The second half of the season will be a race for the eighth and final seed in the playoffs. The Valkyries sit in ninth a game behind the Aces and Mystics, and a game and a half behind the Fever. Not to mention the Sparks and the Sky lurking two and three games after them.

In some ways, it’s a difficult spot to be in, considering they were in more control of their playoff destiny at 9-7 at the end of June. But in other ways, it’s exactly where they want to be. After the Seattle loss, Nakase was asked how she feels about her team heading into the all-star break.

“I feel great. I feel proud,” Nakase said. “Especially because again, with a bunch of players not knowing each other, seeing their faces day one, and now being able to go at them in a different way and just be authentically myself, but be truthtellers and go right at them, I feel great.”
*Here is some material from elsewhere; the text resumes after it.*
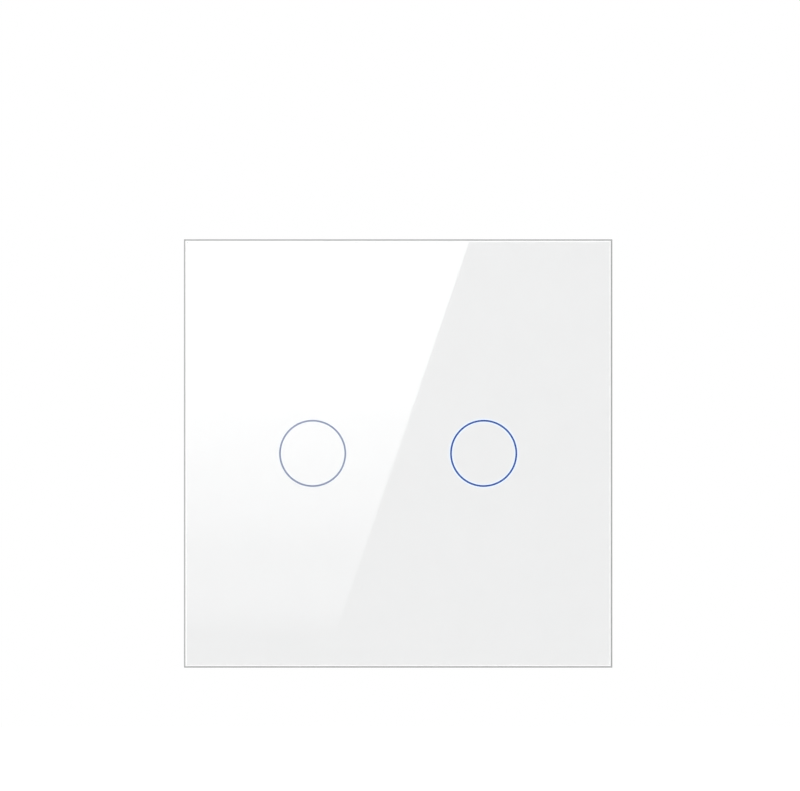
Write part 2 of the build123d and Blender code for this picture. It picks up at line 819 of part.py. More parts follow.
def relay_base(x):
    """Base inside the cover, with cheeks that carry the bobbin over the iron bar."""
    with BuildPart() as base:
        with BuildSketch(front_plane(base_rear, x, relay_z)):
            Rectangle(relay_inner_wide - 2 * relay_fit, relay_inner_long - 2 * relay_fit)
            with Locations((0, post_z - post_thick / 2)):
                Rectangle(post_width, post_thick, mode=Mode.SUBTRACT)
            with Locations((0, yoke_z), (-coil_pin_x, coil_pin_z), (coil_pin_x, coil_pin_z)):
                Circle(lead_radius, mode=Mode.SUBTRACT)
        extrude(amount=base_thick)
        with BuildSketch(front_plane(bar_iron_rear, x, relay_z + coil_z)):
            with GridLocations(bobbin_side - cheek_width, 0, 2, 1):
                Rectangle(cheek_width, bobbin_side)
        extrude(amount=iron_thick)
        with BuildSketch(front_plane(coil_front, x, relay_z + coil_z)):
            Rectangle(bobbin_side, bobbin_side)
        extrude(amount=bobbin_wall)
        with BuildSketch(front_plane(bobbin_rear, x, relay_z + coil_z)):
            Rectangle(bobbin_side, bobbin_side)
        extrude(amount=bobbin_wall)
        with BuildSketch(front_plane(bobbin_rear, x, relay_z + coil_z)):
            Circle(core_radius + bobbin_fit + bobbin_wall)
        extrude(amount=bobbin_rear - bar_iron_rear)
        with BuildSketch(front_plane(bobbin_rear, x, relay_z + coil_z)):
            Circle(core_radius + bobbin_fit)
        extrude(amount=bobbin_rear - bar_iron_rear, mode=Mode.SUBTRACT)
    return base.part


def relay_coil(x):
    """Winding between the bobbin's flanges."""
    with BuildPart() as coil:
        with BuildSketch(front_plane(coil_rear, x, relay_z + coil_z)):
            Circle(coil_radius)
            Circle(core_radius + bobbin_fit + bobbin_wall, mode=Mode.SUBTRACT)
        extrude(amount=coil_high)
    return coil.part


def relay_yoke(x):
    """Core with its pole, the bar under the bobbin, and the leg that the armature rocks on."""
    bar_bottom = yoke_z - iron_thick / 2
    bar_long = coil_z + core_radius + bobbin_wall - bar_bottom
    with BuildPart() as yoke:
        with BuildSketch(front_plane(bar_iron_rear, x, relay_z + bar_bottom)):
            Rectangle(iron_width, bar_long, align=(Align.CENTER, Align.MIN))
        extrude(amount=iron_thick)
        with BuildSketch(front_plane(armature_front - hinge_clearance, x, relay_z + yoke_z)):
            Rectangle(iron_width, iron_thick)
        extrude(amount=armature_front - hinge_clearance - base_rear)
        with BuildSketch(front_plane(pole_face, x, relay_z + coil_z)):
            Circle(core_radius)
        extrude(amount=pole_face - base_rear)
        with BuildSketch(front_plane(pole_face, x, relay_z + coil_z)):
            Circle(pole_radius)
        extrude(amount=pole_thick)
    return yoke.part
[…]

“We just had a great conversation about ownership of all the things we could have done better today. Including myself. I thought I could have explained things better and quicker in timeouts. I love where we’re at right now.”

All season long, the motto for the Valkyries has been short-term pain for long-term gain. Right now, they’re in the pain portion of that motto. But this team has defied the expectations of everyone this season. It’s not conjecture when Burton and Hayes say the Valkyries are working hard. It’s not delusion when Nakase emphasizes her pride in where they are at. Golden State has earned the benefit of the doubt on that front.

But soon it’s about reaching the long-term, things change fast in the WNBA. They’ll look to do so when they return from the All-Star break as they make a historic push for the playoffs.